Le rapport sur l'indemnité temporaire de retraite des fonctionnaires de l'État outre-mer, qui a paru au mois de novembre dernier et qui semble avoir inspiré certains de mes collègues, met en avant le coût trop élevé de cette mesure et insiste sur les abus qu'elle entraîne, notamment à cause des conditions de résidence qui sont insuffisamment exigeantes.
Pour autant, si le rapport de Mme Bolliet, MM. Bougrier et Tenneroni est parfaitement légitime dans sa dénonciation de ces dérives, il n'en est pas de même des préconisations qu'il contient : elles ne sont accompagnées d'aucune étude quantitative ou qualitative des conséquences sur les économies locales des mesures proposées. En effet, comme l'a souligné le ministère de l'outre-mer dans ses observations, il faudrait procéder à des études économétriques complexes pour déterminer les véritables répercussions économiques de l'indemnité temporaire de retraite.
Si nous pouvons regretter que la fonction publique ait une telle importance pour l'emploi et le pouvoir d'achat, conséquence de choix parfois peu judicieux qui ont été imposés à l'outre-mer pour compenser un déficit de développement économique - comme l'a dit Jean-Paul Virapoullé, nous n'avons pas choisi ce genre d'économie, très fragile et souvent improductive - il est impossible maintenant de mettre fin arbitrairement à certaines mesures sans les remplacer par des dispositifs économiques compensateurs équivalents.
L'abrogation de l'indemnité temporaire de retraite, qui touche au pouvoir d'achat de tous les fonctionnaires et aurait de lourdes conséquences sur l'économie locale, ne peut se justifier par le fait que l'on réinvestirait dans le logement social, comme le suggère le rapport de notre collègue Henri Torre.
L'indemnité temporaire de retraite ne relève pas réellement du régime des retraites : elle fait partie intégrante des compléments de rémunération de la fonction publique d'État outre-mer, lesquels comprennent l'indexation des salaires, la prime d'installation et les congés bonifiés. Elle s'intègre dans tout un système qui touche le pouvoir d'achat d'une part importante de la population !
Toute réflexion sur ce sujet doit donc se faire de manière globale et transversale et non de façon verticale, comme le font les auteurs de ces amendements, qui restent prisonniers de la logique de réforme des retraites. Pour autant, je ne remets pas en question la sincérité et la bienveillance initiale de leur démarche. Mais je tiens à préciser que les mesures prises dans le cadre de la réforme des retraites en 2003 s'appliquent pleinement outre-mer.

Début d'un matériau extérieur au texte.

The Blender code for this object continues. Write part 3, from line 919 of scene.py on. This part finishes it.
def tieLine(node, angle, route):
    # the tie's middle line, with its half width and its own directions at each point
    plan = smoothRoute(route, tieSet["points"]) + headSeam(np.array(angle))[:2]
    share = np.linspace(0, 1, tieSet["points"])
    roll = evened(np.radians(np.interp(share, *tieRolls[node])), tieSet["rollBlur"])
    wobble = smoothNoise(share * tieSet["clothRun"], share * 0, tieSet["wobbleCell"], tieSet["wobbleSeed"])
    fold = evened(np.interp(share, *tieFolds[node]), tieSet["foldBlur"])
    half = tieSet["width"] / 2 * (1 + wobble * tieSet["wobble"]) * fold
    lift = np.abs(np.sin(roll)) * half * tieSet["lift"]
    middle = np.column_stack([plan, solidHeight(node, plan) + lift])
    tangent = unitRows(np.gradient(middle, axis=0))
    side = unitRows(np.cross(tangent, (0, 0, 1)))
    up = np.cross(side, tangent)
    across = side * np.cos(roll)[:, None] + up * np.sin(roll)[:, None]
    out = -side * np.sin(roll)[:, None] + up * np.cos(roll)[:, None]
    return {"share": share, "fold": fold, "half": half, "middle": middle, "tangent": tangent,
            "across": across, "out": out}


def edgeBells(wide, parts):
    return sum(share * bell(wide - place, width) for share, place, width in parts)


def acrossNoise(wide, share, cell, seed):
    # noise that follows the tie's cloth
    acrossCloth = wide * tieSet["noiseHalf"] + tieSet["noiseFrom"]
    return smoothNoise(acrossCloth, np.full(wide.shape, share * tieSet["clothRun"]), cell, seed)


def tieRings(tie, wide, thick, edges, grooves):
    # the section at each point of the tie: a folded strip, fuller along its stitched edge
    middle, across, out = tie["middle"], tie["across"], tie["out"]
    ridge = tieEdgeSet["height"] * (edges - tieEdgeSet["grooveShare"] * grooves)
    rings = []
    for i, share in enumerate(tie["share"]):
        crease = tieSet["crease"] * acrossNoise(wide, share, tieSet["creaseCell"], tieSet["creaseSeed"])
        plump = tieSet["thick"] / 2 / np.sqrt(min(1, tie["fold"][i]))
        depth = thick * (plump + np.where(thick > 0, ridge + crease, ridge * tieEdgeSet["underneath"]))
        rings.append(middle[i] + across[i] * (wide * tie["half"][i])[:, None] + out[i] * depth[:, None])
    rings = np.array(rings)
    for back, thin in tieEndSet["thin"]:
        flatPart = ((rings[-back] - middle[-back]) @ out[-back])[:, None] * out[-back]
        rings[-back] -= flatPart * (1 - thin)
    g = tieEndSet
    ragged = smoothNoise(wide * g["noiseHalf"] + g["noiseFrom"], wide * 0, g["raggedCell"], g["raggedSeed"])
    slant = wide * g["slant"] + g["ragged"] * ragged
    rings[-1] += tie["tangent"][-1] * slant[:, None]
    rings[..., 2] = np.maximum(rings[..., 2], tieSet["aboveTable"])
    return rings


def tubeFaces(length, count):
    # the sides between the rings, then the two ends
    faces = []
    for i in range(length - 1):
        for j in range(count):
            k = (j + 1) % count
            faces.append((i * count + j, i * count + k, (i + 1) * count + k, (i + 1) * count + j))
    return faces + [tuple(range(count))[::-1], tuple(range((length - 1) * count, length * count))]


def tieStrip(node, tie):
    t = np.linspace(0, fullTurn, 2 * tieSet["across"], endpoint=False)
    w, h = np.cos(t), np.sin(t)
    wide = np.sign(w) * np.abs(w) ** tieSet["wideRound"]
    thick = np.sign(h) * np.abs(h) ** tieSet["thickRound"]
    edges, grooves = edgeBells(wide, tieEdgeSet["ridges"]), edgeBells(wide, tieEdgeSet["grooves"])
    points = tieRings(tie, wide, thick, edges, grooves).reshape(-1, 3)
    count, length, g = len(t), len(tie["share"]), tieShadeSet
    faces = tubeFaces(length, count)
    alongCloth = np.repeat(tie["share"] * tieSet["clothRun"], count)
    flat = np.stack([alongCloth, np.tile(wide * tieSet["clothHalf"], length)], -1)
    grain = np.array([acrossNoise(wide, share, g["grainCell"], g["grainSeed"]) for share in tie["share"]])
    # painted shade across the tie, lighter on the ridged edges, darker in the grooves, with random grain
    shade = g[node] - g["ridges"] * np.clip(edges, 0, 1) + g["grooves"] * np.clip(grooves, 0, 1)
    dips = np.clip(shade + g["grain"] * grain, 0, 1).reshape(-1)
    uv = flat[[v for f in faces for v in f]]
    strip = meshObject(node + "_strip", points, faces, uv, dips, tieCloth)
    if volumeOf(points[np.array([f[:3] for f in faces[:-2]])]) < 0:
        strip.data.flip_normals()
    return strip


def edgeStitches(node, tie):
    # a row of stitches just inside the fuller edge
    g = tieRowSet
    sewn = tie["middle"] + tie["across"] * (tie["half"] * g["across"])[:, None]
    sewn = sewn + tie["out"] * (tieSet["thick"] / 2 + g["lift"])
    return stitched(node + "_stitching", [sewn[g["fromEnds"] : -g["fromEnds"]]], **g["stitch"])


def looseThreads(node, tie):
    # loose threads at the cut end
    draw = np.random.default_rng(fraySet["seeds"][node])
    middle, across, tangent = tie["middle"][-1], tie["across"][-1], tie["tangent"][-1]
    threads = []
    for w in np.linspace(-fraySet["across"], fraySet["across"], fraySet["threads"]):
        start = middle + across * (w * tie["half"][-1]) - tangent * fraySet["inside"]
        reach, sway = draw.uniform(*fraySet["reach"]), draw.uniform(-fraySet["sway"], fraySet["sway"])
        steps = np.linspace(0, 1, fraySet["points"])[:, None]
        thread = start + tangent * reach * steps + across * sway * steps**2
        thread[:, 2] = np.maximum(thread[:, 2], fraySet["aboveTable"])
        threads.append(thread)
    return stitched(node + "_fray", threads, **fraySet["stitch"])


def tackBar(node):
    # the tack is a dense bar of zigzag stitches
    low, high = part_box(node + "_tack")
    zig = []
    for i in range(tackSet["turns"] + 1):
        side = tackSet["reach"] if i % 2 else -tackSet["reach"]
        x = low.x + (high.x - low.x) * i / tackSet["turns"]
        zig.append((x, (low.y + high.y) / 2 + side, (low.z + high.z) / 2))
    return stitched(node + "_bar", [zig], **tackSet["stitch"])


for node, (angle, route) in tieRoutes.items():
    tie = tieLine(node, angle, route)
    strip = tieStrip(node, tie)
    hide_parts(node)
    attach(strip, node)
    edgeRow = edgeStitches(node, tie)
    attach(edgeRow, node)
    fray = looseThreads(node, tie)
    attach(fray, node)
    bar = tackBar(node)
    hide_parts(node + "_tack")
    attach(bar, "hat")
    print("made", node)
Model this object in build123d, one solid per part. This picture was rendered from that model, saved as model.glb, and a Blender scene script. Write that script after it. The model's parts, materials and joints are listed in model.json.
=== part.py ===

Sur proposition du ministre, il a été décidé l'année dernière de profiter de l'évaluation de la loi de programme pour l'outre-mer du 21 juillet 2003 pour analyser l'indemnité temporaire de retraite. Si la commission ad hoc a bien été mise en place, la proposition n'a malheureusement pas été retenue. Entre-temps, le député Jean-Pierre Brard a été chargé d'un rapport sur ce dispositif. Un rapport de plus, me direz-vous ! Pourtant, il serait judicieux d'en attendre les conclusions, pourvu que son auteur ait réellement les moyens de procéder à une analyse suffisamment poussée, objective, quantifiée et vérifiée, en concertation avec les responsables socioprofessionnels et les élus des collectivités concernées.
Je comprends que des institutions comme la Cour des comptes ou l'Inspection générale des finances souhaitent faire des économies. Il faut reconnaître que la France se trouve dans une situation financière plutôt délicate.
Je terminerai sur la nécessité du dialogue social qu'a évoquée M. le ministre. Dominique Leclerc a évoqué un dialogue de sourds. C'est effectivement ce à quoi nous assistons depuis l'année dernière alors que le dialogue social aurait créé les conditions de l'ouverture. De plus, à ma connaissance, peu de parlementaires de l'outre-mer ont été associés à ce débat, ce qui pour moi serait une nécessité.
Tous - j'en ai parlé avec mes collègues de l'outre-mer - nous avons conscience des abus et des fraudes que peut engendrer l'existence de l'indemnité temporaire de retraite et nous sommes tous persuadés qu'il faut absolument réagir. Toutefois, il faut passer par la concertation, et la proposition de M. le ministre a le mérite de donner du temps pour élaborer et mettre en application des mesures justes et équilibrées.